● **Aim**
Determine how many lines include the word "joints", then give that number and nothing more.

◇ ◇ ◇ ◇ ◇

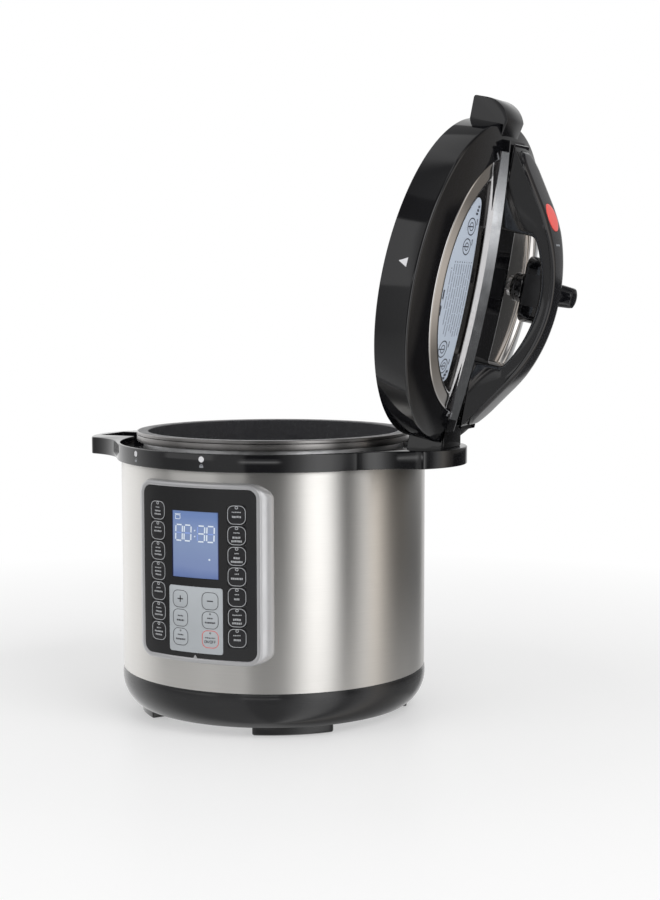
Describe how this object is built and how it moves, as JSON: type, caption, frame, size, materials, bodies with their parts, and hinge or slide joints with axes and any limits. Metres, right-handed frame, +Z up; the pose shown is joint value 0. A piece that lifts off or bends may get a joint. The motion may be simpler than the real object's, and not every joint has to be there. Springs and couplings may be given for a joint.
{
  "type": "electric pressure cooker",
  "caption": "Electric pressure cooker with a lift-out pot, a keypad on its curved front and its arched-handle lid parked upright in a side handle.",
  "frame": {"origin": "middle of the bounding box's underside, on the surface the feet stand on", "axes": "+Z up, control panel towards -Y, lid parked on the +X side handle"},
  "size_m": [0.4694, 0.312, 0.5579],
  "materials": {
    "shell_steel": "brushed around the body",
    "lid_steel": "satin",
    "black_gloss": "glossy",
    "black_matte": "satin",
    "pot_coating": "speckled non-stick",
    "aluminium": "satin",
    "silver_plastic": "silver satin",
    "pad_plastic": "pale grey satin",
    "key_plastic": "glossy",
    "display": "lit blue",
    "label_film": "pale blue film",
    "red_plastic": "translucent red",
    "silicone": "matte",
    "float_rubber": "matte",
    "circuit_board": "matte",
    "zinc_steel": "zinc plated",
    "spring_steel": "bright",
    "cup_plastic": "smoky translucent",
    "ceramic": "matte"
  },
  "bodies": {
    "body": {"base_ring": "black_matte", "bottom_plate": "black_matte", "feet": "black_matte", "base_screws": "zinc_steel", "body_wrap": "shell_steel", "collar": "black_gloss", "outer_pot": "aluminium", "support_frame": "zinc_steel", "heating_plate": "aluminium", "heating_tube": "zinc_steel", "sensor_spring": "spring_steel", "thermal_fuse": "ceramic", "pressure_switch": "ceramic", "power_board": "circuit_board", "control_board": "circuit_board", "panel_bezel": "silver_plastic", "panel_cover": "black_gloss", "panel_pad": "pad_plastic", "lcd_module": "display", "mains_inlet": "black_matte", "cup_bracket": "black_matte"},
    "pot": {"inner_pot": "pot_coating"},
    "sensor": {"sensor_button": "aluminium"},
    "cup": {"condensate_cup": "cup_plastic"},
    "lid": {"lid_cover": "black_gloss", "handle_body": "black_gloss", "lid_dome": "lid_steel", "lid_label": "label_film", "handle_cover": "black_gloss", "sealing_ring": "silicone", "seal_rack": "lid_steel", "rack_nut": "zinc_steel", "vent_pipe": "zinc_steel", "anti_block_cap": "lid_steel", "lid_screws": "zinc_steel"},
    "float": {"pressure_indicator": "red_plastic", "float_seal": "float_rubber"},
    "valve": {"steam_valve": "black_gloss"},
    "lock": {"lock_slider": "zinc_steel"},
    "key_left_1": {"key_left_1": "key_plastic"},
    "key_left_2": {"key_left_2": "key_plastic"},
    "key_left_3": {"key_left_3": "key_plastic"},
    "key_left_4": {"key_left_4": "key_plastic"},
    "key_left_5": {"key_left_5": "key_plastic"},
    "key_left_6": {"key_left_6": "key_plastic"},
    "key_left_7": {"key_left_7": "key_plastic"},
    "key_right_1": {"key_right_1": "key_plastic"},
    "key_right_2": {"key_right_2": "key_plastic"},
    "key_right_3": {"key_right_3": "key_plastic"},
    "key_right_4": {"key_right_4": "key_plastic"},
    "key_right_5": {"key_right_5": "key_plastic"},
    "key_right_6": {"key_right_6": "key_plastic"},
    "key_right_7": {"key_right_7": "key_plastic"},
    "key_pad_1": {"key_pad_1": "pad_plastic"},
    "key_pad_2": {"key_pad_2": "pad_plastic"},
    "key_pad_3": {"key_pad_3": "pad_plastic"},
    "key_pad_4": {"key_pad_4": "pad_plastic"},
    "key_pad_5": {"key_pad_5": "pad_plastic"},
    "key_pad_6": {"key_pad_6": "pad_plastic"}
  },
  "joints": [
    {"name": "lid_lift", "type": "slide", "parent": "body", "child": "lid", "axis": [0.1994, 0, 0.9799], "range_m": [0, 0.12]},
    {"name": "pot_lift", "type": "slide", "parent": "body", "child": "pot", "axis": [0, 0, 1], "range_m": [0, 0.2]},
    {"name": "sensor_press", "type": "slide", "parent": "body", "child": "sensor", "axis": [0, 0, -1], "range_m": [0, 0.003], "stiffness_N_per_m": 400, "springref_m": -0.001, "deforming": ["sensor_spring"]},
    {"name": "cup_pull", "type": "slide", "parent": "body", "child": "cup", "axis": [0, 1, 0], "range_m": [0, 0.06]},
    {"name": "indicator_rise", "type": "slide", "parent": "lid", "child": "float", "axis": [0.9799, 0, -0.1994], "range_m": [0, 0.004]},
    {"name": "valve_turn", "type": "hinge", "parent": "lid", "child": "valve", "pos_m": [0.1904, 0.038, 0.39112], "axis": [0.9799, 0, -0.1994], "range_deg": [0, 30]},
    {"name": "lock_slide", "type": "slide", "parent": "lid", "child": "lock", "axis": [0.1994, 0, 0.9799], "range_m": [0, 0.004]},
    {"name": "press_left_1", "type": "slide", "parent": "body", "child": "key_left_1", "axis": [0.2112, 0.9775, 0], "range_m": [0, 0.0005], "stiffness_N_per_m": 200},
    {"name": "press_left_2", "type": "slide", "parent": "body", "child": "key_left_2", "axis": [0.2112, 0.9775, 0], "range_m": [0, 0.0005], "stiffness_N_per_m": 200},
    {"name": "press_left_3", "type": "slide", "parent": "body", "child": "key_left_3", "axis": [0.2112, 0.9775, 0], "range_m": [0, 0.0005], "stiffness_N_per_m": 200},
    {"name": "press_left_4", "type": "slide", "parent": "body", "child": "key_left_4", "axis": [0.2112, 0.9775, 0], "range_m": [0, 0.0005], "stiffness_N_per_m": 200},
    {"name": "press_left_5", "type": "slide", "parent": "body", "child": "key_left_5", "axis": [0.2112, 0.9775, 0], "range_m": [0, 0.0005], "stiffness_N_per_m": 200},
    {"name": "press_left_6", "type": "slide", "parent": "body", "child": "key_left_6", "axis": [0.2112, 0.9775, 0], "range_m": [0, 0.0005], "stiffness_N_per_m": 200},
    {"name": "press_left_7", "type": "slide", "parent": "body", "child": "key_left_7", "axis": [0.2112, 0.9775, 0], "range_m": [0, 0.0005], "stiffness_N_per_m": 200},
    {"name": "press_right_1", "type": "slide", "parent": "body", "child": "key_right_1", "axis": [-0.2112, 0.9775, 0], "range_m": [0, 0.0005], "stiffness_N_per_m": 200},
    {"name": "press_right_2", "type": "slide", "parent": "body", "child": "key_right_2", "axis": [-0.2112, 0.9775, 0], "range_m": [0, 0.0005], "stiffness_N_per_m": 200},
    {"name": "press_right_3", "type": "slide", "parent": "body", "child": "key_right_3", "axis": [-0.2112, 0.9775, 0], "range_m": [0, 0.0005], "stiffness_N_per_m": 200},
    {"name": "press_right_4", "type": "slide", "parent": "body", "child": "key_right_4", "axis": [-0.2112, 0.9775, 0], "range_m": [0, 0.0005], "stiffness_N_per_m": 200},
    {"name": "press_right_5", "type": "slide", "parent": "body", "child": "key_right_5", "axis": [-0.2112, 0.9775, 0], "range_m": [0, 0.0005], "stiffness_N_per_m": 200},
    {"name": "press_right_6", "type": "slide", "parent": "body", "child": "key_right_6", "axis": [-0.2112, 0.9775, 0], "range_m": [0, 0.0005], "stiffness_N_per_m": 200},
    {"name": "press_right_7", "type": "slide", "parent": "body", "child": "key_right_7", "axis": [-0.2112, 0.9775, 0], "range_m": [0, 0.0005], "stiffness_N_per_m": 200},
    {"name": "press_pad_1", "type": "slide", "parent": "body", "child": "key_pad_1", "axis": [0.0797, 0.9968, 0], "range_m": [0, 0.0005], "stiffness_N_per_m": 200},
    {"name": "press_pad_2", "type": "slide", "parent": "body", "child": "key_pad_2", "axis": [0.0797, 0.9968, 0], "range_m": [0, 0.0005], "stiffness_N_per_m": 200},
    {"name": "press_pad_3", "type": "slide", "parent": "body", "child": "key_pad_3", "axis": [0.0797, 0.9968, 0], "range_m": [0, 0.0005], "stiffness_N_per_m": 200},
    {"name": "press_pad_4", "type": "slide", "parent": "body", "child": "key_pad_4", "axis": [-0.0797, 0.9968, 0], "range_m": [0, 0.0005], "stiffness_N_per_m": 200},
    {"name": "press_pad_5", "type": "slide", "parent": "body", "child": "key_pad_5", "axis": [-0.0797, 0.9968, 0], "range_m": [0, 0.0005], "stiffness_N_per_m": 200},
    {"name": "press_pad_6", "type": "slide", "parent": "body", "child": "key_pad_6", "axis": [-0.0797, 0.9968, 0], "range_m": [0, 0.0005], "stiffness_N_per_m": 200}
  ]
}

◇ ◇ ◇ ◇ ◇

● **Task result**
2